→ **Stated goal**:
Write out exactly the lines of the entries below from the one holding "Write part 2 of the FreeCAD" to the one holding "return flange, shell, cap, socket", inclusive, and leave out all other lines.

→ **Record set**:

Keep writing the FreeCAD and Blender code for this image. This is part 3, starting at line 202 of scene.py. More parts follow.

* * *

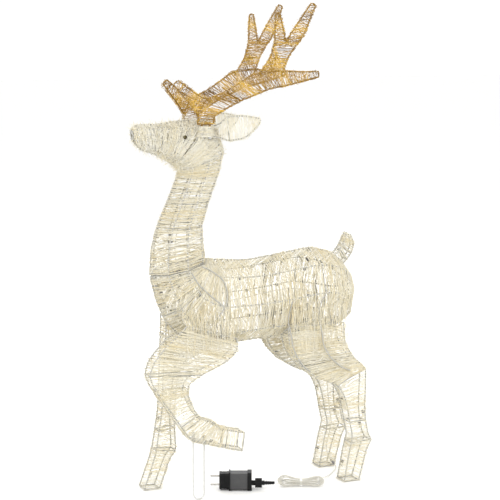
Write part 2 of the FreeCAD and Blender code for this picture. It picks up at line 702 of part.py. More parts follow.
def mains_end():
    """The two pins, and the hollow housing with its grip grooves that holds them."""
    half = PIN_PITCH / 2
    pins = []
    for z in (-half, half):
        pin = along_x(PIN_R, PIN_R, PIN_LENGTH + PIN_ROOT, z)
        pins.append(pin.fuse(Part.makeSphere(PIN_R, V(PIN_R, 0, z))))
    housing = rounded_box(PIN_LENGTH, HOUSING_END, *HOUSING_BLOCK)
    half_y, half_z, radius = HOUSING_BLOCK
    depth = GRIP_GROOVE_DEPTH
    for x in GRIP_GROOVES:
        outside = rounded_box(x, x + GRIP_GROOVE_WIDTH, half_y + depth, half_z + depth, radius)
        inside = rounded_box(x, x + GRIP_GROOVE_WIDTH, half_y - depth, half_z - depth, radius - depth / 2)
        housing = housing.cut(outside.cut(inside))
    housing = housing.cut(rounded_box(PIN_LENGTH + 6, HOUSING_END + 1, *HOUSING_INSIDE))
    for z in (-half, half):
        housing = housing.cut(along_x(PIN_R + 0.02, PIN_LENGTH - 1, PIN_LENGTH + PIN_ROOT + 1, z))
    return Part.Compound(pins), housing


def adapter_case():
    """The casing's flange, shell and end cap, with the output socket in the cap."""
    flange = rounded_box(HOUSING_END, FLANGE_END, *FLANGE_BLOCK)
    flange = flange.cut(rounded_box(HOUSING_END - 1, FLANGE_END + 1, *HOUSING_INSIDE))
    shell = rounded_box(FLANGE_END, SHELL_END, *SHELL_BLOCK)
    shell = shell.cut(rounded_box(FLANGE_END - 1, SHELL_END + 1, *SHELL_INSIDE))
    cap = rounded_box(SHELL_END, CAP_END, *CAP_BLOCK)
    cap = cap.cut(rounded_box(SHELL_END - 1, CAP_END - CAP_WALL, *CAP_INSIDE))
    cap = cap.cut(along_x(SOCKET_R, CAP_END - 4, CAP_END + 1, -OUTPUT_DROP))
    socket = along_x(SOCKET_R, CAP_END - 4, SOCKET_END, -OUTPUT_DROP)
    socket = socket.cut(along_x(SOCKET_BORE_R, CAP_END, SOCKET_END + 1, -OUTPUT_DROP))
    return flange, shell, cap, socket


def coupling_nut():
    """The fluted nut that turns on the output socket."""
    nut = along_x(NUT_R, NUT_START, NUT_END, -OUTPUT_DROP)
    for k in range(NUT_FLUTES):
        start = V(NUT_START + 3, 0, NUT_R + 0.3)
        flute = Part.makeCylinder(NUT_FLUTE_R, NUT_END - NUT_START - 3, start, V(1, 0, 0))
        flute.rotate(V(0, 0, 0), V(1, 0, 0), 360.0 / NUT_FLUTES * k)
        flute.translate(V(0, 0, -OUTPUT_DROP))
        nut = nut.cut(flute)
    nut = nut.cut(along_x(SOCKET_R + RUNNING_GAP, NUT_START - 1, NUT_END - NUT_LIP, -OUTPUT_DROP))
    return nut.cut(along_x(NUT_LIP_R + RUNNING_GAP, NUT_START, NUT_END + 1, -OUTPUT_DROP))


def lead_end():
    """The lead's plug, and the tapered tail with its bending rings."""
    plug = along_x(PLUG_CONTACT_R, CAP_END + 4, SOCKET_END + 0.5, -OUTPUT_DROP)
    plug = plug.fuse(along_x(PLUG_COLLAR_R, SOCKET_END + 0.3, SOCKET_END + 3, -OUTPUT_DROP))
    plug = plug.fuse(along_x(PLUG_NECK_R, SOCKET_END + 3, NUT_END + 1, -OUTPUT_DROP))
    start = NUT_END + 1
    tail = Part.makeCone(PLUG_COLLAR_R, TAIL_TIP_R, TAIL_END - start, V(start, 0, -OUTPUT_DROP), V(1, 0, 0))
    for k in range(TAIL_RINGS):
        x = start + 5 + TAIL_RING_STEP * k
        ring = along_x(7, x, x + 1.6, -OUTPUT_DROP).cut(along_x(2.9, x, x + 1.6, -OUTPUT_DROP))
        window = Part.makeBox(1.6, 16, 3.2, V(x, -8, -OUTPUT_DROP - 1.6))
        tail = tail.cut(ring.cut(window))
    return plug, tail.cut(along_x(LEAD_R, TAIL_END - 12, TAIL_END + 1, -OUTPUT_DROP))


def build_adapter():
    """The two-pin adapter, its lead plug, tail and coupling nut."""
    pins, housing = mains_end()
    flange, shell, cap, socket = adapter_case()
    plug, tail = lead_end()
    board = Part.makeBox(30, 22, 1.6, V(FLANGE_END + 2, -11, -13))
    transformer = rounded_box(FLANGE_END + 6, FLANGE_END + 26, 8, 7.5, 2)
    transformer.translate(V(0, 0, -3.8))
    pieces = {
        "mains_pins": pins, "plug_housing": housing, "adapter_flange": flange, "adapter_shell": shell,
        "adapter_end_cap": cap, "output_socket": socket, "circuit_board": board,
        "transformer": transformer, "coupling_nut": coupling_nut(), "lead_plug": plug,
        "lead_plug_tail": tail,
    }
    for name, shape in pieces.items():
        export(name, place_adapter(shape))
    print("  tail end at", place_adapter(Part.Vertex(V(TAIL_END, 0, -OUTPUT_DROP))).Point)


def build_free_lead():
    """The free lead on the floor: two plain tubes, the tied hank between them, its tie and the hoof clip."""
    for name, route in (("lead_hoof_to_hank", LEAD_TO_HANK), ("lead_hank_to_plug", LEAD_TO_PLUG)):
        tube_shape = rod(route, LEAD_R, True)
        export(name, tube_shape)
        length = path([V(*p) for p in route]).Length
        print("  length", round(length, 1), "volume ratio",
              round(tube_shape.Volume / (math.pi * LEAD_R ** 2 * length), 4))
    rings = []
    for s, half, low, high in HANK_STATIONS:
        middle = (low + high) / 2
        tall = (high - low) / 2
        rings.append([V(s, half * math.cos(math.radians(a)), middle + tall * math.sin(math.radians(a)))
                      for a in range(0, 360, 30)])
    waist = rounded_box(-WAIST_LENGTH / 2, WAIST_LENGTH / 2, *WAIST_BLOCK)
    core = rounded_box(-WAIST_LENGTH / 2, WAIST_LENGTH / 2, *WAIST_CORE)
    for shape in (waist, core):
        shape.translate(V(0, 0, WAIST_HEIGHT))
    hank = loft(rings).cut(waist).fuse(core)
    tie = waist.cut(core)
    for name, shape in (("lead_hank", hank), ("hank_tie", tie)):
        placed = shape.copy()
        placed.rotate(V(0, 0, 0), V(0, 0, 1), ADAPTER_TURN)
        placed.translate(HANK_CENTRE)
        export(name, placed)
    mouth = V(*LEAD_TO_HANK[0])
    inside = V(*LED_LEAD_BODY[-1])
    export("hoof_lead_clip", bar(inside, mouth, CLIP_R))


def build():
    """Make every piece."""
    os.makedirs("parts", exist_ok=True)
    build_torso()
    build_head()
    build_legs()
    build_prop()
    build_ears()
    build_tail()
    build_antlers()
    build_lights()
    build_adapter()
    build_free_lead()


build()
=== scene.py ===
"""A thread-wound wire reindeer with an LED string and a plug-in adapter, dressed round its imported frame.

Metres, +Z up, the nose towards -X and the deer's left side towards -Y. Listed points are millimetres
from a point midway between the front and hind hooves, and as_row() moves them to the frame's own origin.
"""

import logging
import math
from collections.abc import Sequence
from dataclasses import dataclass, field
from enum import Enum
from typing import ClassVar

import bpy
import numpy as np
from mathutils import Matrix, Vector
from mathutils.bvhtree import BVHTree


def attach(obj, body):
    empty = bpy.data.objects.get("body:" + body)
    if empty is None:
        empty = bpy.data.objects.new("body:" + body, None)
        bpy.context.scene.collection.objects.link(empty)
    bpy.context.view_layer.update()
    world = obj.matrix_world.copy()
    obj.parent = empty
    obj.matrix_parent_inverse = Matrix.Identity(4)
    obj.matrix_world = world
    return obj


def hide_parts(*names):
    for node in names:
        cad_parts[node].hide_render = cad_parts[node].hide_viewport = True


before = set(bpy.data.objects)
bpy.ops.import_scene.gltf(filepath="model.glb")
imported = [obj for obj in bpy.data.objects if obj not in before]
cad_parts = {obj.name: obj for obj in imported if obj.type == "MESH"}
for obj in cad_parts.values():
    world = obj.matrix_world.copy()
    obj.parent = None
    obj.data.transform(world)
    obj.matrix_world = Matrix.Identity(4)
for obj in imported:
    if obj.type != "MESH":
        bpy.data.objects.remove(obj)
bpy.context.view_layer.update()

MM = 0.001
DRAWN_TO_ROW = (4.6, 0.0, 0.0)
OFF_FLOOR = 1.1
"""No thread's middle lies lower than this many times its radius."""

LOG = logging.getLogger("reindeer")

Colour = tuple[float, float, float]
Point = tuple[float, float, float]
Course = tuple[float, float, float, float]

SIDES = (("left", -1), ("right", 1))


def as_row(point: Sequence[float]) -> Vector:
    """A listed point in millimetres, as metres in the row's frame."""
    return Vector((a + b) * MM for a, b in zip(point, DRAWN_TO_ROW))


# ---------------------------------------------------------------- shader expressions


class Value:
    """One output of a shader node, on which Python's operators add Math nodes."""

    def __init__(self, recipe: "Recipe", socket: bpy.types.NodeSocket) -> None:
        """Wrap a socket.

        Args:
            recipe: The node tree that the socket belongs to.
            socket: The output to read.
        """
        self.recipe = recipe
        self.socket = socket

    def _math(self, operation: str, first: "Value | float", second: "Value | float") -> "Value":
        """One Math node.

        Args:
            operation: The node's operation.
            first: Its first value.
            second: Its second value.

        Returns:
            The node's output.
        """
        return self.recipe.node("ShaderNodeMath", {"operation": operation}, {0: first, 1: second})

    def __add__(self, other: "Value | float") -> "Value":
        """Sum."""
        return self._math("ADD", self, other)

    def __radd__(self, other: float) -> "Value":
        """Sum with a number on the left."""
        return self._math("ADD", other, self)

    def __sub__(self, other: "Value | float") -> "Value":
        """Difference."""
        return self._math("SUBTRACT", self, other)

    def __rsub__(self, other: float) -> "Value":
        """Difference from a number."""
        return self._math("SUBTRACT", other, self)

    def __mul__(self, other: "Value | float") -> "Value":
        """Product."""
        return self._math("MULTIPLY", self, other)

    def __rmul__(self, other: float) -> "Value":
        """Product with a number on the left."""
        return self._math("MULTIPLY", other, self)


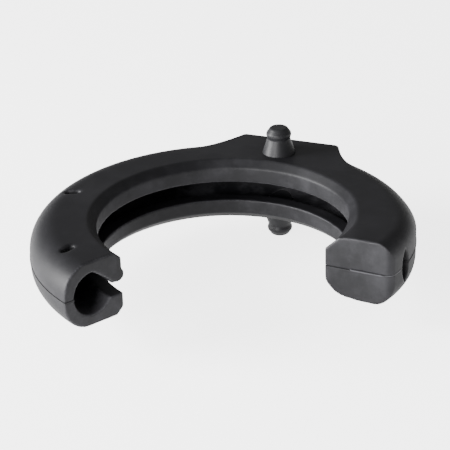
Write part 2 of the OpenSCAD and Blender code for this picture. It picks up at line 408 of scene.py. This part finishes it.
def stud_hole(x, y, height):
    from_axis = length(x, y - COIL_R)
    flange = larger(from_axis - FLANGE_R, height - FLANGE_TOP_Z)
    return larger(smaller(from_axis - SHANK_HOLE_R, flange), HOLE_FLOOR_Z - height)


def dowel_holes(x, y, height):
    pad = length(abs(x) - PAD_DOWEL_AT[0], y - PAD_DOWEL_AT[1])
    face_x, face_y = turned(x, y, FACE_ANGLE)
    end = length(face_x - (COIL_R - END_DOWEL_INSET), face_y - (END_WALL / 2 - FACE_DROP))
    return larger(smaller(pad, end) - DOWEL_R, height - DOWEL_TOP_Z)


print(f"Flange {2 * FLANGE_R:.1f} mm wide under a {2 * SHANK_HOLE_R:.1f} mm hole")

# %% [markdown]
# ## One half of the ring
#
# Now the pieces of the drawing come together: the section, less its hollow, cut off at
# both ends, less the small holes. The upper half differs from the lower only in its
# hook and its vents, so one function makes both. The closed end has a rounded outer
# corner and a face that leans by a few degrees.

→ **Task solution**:
Write part 2 of the FreeCAD and Blender code for this picture. It picks up at line 702 of part.py. More parts follow.
def mains_end():
    """The two pins, and the hollow housing with its grip grooves that holds them."""
    half = PIN_PITCH / 2
    pins = []
    for z in (-half, half):
        pin = along_x(PIN_R, PIN_R, PIN_LENGTH + PIN_ROOT, z)
        pins.append(pin.fuse(Part.makeSphere(PIN_R, V(PIN_R, 0, z))))
    housing = rounded_box(PIN_LENGTH, HOUSING_END, *HOUSING_BLOCK)
    half_y, half_z, radius = HOUSING_BLOCK
    depth = GRIP_GROOVE_DEPTH
    for x in GRIP_GROOVES:
        outside = rounded_box(x, x + GRIP_GROOVE_WIDTH, half_y + depth, half_z + depth, radius)
        inside = rounded_box(x, x + GRIP_GROOVE_WIDTH, half_y - depth, half_z - depth, radius - depth / 2)
        housing = housing.cut(outside.cut(inside))
    housing = housing.cut(rounded_box(PIN_LENGTH + 6, HOUSING_END + 1, *HOUSING_INSIDE))
    for z in (-half, half):
        housing = housing.cut(along_x(PIN_R + 0.02, PIN_LENGTH - 1, PIN_LENGTH + PIN_ROOT + 1, z))
    return Part.Compound(pins), housing


def adapter_case():
    """The casing's flange, shell and end cap, with the output socket in the cap."""
    flange = rounded_box(HOUSING_END, FLANGE_END, *FLANGE_BLOCK)
    flange = flange.cut(rounded_box(HOUSING_END - 1, FLANGE_END + 1, *HOUSING_INSIDE))
    shell = rounded_box(FLANGE_END, SHELL_END, *SHELL_BLOCK)
    shell = shell.cut(rounded_box(FLANGE_END - 1, SHELL_END + 1, *SHELL_INSIDE))
    cap = rounded_box(SHELL_END, CAP_END, *CAP_BLOCK)
    cap = cap.cut(rounded_box(SHELL_END - 1, CAP_END - CAP_WALL, *CAP_INSIDE))
    cap = cap.cut(along_x(SOCKET_R, CAP_END - 4, CAP_END + 1, -OUTPUT_DROP))
    socket = along_x(SOCKET_R, CAP_END - 4, SOCKET_END, -OUTPUT_DROP)
    socket = socket.cut(along_x(SOCKET_BORE_R, CAP_END, SOCKET_END + 1, -OUTPUT_DROP))
    return flange, shell, cap, socket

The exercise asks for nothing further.